:: PROMPT ::
Copy exactly the lines from the one containing "Keep writing the" to the one containing "return PLACKET_TOP +", both lines included, and nothing else.

:: DATA ::
--------
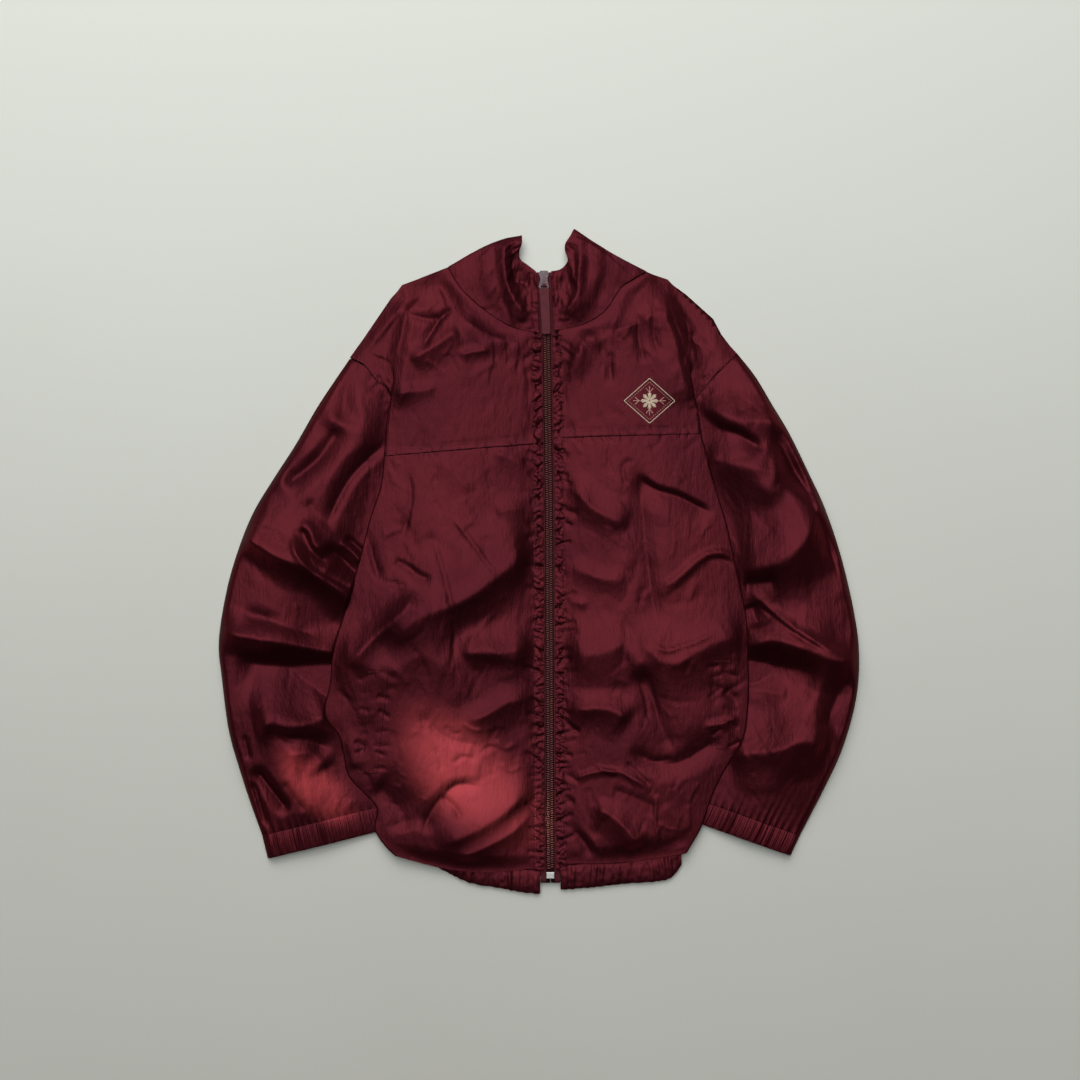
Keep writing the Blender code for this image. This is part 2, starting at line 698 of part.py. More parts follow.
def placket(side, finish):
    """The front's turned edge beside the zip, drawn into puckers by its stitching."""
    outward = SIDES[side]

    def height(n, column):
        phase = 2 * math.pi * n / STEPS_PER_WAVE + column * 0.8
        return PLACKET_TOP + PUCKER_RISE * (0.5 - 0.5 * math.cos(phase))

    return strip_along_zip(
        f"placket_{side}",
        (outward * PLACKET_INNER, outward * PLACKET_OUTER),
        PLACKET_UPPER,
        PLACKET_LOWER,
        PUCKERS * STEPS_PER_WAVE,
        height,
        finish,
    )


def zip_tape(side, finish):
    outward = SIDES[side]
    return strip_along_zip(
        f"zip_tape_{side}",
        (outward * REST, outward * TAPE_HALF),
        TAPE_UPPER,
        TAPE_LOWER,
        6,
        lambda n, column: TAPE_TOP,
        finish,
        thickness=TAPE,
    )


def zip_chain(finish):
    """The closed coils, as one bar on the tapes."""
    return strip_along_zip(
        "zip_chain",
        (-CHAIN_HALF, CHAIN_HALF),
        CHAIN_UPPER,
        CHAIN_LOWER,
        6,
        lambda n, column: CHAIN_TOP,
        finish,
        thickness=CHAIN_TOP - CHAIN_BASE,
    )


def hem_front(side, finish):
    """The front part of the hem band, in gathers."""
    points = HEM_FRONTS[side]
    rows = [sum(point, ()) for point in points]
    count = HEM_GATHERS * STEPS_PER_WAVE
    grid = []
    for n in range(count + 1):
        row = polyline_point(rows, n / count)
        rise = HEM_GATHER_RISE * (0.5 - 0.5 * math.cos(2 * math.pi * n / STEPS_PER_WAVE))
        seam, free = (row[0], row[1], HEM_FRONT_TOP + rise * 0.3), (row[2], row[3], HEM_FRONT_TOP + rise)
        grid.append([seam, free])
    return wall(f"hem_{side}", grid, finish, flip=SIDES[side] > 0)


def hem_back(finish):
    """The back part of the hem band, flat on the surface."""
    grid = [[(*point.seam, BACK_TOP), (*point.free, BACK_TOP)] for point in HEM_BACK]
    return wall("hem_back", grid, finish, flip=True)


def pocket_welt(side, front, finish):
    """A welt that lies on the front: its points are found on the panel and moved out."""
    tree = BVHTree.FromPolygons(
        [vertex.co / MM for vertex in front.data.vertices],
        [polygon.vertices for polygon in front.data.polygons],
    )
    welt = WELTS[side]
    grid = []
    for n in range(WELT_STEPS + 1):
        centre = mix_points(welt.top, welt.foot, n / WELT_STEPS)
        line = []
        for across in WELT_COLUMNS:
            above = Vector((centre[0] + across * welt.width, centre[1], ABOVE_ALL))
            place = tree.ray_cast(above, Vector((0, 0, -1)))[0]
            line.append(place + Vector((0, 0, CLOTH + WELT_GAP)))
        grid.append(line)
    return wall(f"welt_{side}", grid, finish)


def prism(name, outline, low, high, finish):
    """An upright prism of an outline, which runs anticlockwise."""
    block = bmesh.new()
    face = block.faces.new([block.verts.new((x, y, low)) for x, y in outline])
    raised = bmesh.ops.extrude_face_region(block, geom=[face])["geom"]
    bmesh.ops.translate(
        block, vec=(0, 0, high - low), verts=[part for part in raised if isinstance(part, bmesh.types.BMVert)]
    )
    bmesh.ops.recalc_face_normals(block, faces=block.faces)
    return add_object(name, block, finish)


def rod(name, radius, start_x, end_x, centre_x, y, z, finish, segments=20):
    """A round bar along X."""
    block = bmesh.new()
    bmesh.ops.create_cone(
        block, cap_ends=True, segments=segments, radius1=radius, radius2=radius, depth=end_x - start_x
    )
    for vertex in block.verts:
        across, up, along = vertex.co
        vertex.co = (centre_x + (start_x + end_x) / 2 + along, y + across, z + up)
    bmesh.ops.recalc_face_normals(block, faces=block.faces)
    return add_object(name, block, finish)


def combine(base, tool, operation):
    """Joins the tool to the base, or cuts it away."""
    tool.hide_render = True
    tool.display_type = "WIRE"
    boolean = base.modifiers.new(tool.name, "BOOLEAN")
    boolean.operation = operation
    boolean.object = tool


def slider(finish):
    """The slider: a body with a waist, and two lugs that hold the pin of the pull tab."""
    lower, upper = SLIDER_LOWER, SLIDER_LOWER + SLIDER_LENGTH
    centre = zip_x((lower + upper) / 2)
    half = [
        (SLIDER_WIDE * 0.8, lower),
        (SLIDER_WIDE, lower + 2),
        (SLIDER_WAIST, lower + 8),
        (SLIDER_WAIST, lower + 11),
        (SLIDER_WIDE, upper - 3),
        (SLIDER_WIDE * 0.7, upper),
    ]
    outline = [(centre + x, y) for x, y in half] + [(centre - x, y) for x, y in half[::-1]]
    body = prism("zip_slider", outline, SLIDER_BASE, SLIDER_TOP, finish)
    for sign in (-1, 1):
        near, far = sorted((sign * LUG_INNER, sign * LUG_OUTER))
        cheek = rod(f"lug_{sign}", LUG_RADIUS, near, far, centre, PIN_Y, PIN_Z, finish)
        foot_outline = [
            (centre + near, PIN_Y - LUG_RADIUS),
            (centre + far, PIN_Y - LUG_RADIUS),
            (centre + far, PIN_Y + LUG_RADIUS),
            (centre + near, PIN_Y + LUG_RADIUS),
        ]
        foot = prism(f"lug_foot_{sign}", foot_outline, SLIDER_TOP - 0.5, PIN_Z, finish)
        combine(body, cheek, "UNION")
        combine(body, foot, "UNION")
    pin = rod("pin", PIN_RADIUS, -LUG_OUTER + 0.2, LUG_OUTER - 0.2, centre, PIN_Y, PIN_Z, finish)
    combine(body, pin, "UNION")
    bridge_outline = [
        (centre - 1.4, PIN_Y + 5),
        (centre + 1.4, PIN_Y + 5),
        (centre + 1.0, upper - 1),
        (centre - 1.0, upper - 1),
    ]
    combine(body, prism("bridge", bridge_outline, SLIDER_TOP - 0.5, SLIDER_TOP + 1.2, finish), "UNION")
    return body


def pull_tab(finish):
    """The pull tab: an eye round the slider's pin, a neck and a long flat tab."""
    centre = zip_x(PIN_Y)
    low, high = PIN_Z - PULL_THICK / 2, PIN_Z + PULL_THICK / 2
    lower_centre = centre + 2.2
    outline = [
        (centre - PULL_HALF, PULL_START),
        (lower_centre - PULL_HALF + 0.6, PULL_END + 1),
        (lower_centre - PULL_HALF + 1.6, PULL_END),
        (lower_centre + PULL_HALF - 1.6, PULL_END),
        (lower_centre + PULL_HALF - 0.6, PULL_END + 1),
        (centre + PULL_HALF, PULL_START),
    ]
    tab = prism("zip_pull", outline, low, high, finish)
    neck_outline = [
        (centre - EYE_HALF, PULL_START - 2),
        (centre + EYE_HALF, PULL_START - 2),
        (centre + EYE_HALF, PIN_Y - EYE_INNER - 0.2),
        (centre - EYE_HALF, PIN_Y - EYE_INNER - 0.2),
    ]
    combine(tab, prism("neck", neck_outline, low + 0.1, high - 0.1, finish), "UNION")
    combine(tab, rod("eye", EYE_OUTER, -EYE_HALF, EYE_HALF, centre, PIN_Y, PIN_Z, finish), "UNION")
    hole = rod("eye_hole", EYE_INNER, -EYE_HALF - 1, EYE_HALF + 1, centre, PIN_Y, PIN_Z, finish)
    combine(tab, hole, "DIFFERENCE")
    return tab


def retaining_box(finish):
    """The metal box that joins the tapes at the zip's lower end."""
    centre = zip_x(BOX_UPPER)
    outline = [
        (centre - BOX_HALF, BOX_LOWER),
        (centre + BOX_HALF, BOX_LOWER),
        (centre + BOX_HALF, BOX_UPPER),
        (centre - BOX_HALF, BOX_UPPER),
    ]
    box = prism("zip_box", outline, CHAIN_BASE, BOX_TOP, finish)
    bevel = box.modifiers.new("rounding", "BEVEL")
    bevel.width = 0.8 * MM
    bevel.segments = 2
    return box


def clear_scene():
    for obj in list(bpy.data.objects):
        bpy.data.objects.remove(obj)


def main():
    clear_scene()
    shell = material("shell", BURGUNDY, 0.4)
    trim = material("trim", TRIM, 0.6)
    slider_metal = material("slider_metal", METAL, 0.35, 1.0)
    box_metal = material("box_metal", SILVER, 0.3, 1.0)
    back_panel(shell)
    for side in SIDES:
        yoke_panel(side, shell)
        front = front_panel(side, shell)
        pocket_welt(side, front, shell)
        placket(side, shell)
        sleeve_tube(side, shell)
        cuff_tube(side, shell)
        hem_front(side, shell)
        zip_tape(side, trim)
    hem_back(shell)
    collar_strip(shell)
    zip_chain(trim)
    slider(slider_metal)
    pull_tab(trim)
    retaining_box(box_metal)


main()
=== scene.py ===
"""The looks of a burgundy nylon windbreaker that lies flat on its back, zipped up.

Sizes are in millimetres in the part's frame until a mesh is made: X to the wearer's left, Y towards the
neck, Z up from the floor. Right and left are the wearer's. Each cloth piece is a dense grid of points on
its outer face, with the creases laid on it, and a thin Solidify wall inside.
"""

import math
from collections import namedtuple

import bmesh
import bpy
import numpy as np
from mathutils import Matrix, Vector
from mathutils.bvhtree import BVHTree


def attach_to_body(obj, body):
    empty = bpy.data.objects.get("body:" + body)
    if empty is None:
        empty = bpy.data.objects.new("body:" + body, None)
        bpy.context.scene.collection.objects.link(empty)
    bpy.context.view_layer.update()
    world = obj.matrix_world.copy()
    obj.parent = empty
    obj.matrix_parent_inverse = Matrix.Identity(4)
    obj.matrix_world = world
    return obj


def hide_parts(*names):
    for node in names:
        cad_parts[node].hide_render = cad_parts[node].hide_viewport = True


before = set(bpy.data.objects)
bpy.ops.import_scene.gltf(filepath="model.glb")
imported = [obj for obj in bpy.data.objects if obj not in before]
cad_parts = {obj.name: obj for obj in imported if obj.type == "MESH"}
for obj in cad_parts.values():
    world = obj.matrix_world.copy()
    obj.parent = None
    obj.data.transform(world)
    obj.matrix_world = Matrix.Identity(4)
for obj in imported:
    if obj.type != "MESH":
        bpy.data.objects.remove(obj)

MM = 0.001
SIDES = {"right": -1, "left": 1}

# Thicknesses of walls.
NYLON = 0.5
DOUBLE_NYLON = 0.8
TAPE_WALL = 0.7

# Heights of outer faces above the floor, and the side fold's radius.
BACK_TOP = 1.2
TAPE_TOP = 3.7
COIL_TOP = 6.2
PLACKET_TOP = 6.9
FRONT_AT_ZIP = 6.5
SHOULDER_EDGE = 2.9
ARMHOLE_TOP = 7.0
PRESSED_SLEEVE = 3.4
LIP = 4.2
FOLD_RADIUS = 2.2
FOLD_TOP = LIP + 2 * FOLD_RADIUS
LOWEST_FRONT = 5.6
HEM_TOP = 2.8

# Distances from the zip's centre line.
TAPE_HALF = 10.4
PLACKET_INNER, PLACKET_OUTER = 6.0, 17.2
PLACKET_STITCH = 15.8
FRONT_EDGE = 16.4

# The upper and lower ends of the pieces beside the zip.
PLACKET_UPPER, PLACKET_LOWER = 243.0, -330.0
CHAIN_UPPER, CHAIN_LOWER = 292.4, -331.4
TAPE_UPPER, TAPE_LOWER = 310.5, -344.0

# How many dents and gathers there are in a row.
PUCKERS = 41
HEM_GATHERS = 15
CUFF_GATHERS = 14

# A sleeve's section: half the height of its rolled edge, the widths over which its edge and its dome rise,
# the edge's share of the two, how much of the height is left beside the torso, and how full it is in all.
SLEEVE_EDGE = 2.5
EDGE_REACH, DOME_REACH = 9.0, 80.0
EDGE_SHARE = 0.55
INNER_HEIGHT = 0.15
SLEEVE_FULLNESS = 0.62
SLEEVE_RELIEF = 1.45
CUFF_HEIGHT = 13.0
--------
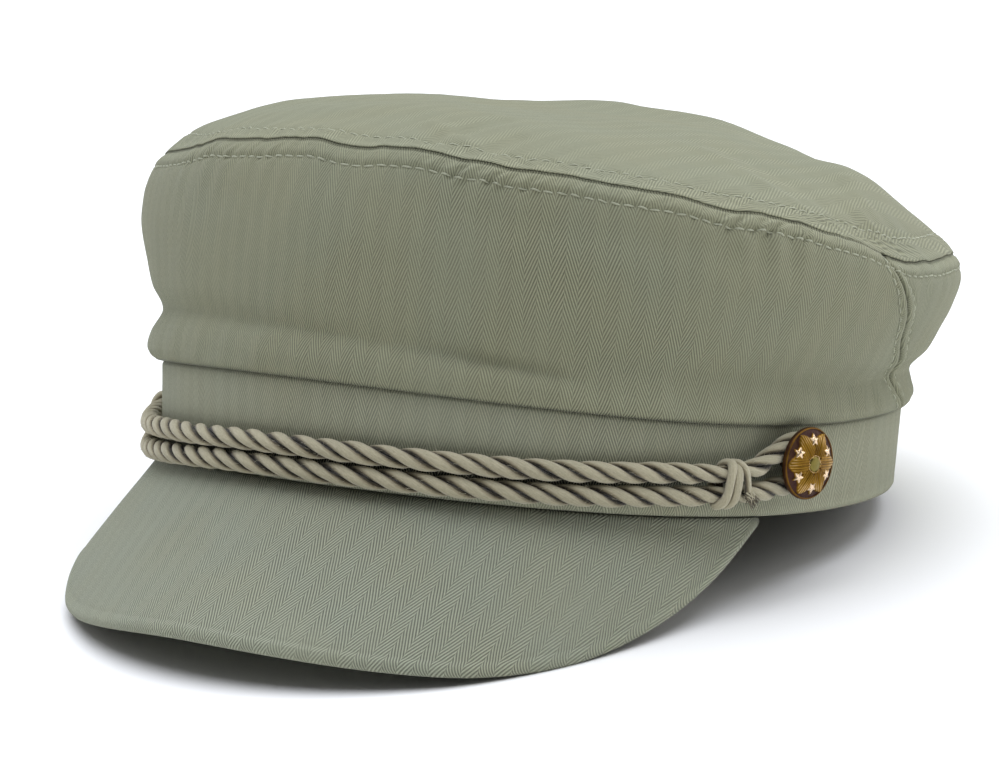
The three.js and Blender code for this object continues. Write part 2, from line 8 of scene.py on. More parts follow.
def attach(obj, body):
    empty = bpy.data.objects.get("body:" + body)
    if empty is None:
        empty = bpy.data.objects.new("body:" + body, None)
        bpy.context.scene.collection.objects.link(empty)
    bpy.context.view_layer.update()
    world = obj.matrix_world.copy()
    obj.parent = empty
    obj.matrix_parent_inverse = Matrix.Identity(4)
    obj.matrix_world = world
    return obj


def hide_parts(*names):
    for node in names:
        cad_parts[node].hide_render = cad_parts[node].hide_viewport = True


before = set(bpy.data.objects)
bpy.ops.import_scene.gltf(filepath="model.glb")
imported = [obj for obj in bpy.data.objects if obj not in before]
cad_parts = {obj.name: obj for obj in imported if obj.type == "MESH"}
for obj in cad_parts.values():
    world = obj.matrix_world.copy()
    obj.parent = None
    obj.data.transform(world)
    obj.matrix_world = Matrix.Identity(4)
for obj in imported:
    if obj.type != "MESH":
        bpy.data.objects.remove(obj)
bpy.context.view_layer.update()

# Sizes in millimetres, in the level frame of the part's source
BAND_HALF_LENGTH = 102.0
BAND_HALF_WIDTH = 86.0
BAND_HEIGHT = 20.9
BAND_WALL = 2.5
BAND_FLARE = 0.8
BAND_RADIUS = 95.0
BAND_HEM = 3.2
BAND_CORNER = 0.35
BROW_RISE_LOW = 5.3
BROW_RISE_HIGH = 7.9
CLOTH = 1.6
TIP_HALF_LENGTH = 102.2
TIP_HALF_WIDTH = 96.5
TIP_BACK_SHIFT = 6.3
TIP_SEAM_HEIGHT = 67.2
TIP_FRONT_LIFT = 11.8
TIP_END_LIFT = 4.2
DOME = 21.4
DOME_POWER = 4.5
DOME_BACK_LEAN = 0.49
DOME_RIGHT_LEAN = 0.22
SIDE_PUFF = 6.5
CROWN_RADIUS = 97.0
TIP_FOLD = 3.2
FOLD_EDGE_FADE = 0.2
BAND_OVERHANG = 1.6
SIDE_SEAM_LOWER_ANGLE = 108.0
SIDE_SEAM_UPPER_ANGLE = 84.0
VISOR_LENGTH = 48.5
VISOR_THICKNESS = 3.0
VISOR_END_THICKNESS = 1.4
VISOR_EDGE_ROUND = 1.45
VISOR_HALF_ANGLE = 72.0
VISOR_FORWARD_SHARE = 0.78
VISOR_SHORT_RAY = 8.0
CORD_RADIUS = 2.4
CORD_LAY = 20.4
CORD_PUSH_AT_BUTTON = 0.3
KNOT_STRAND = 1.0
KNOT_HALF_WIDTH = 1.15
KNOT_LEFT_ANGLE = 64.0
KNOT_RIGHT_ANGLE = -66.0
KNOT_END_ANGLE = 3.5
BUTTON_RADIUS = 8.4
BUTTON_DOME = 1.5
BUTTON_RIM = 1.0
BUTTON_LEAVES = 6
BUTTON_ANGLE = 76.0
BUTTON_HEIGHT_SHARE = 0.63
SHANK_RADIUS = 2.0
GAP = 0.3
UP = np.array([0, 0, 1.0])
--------
:: RESPONSE BELOW ::
Keep writing the Blender code for this image. This is part 2, starting at line 698 of part.py. More parts follow.
def placket(side, finish):
    """The front's turned edge beside the zip, drawn into puckers by its stitching."""
    outward = SIDES[side]

    def height(n, column):
        phase = 2 * math.pi * n / STEPS_PER_WAVE + column * 0.8
        return PLACKET_TOP + PUCKER_RISE * (0.5 - 0.5 * math.cos(phase))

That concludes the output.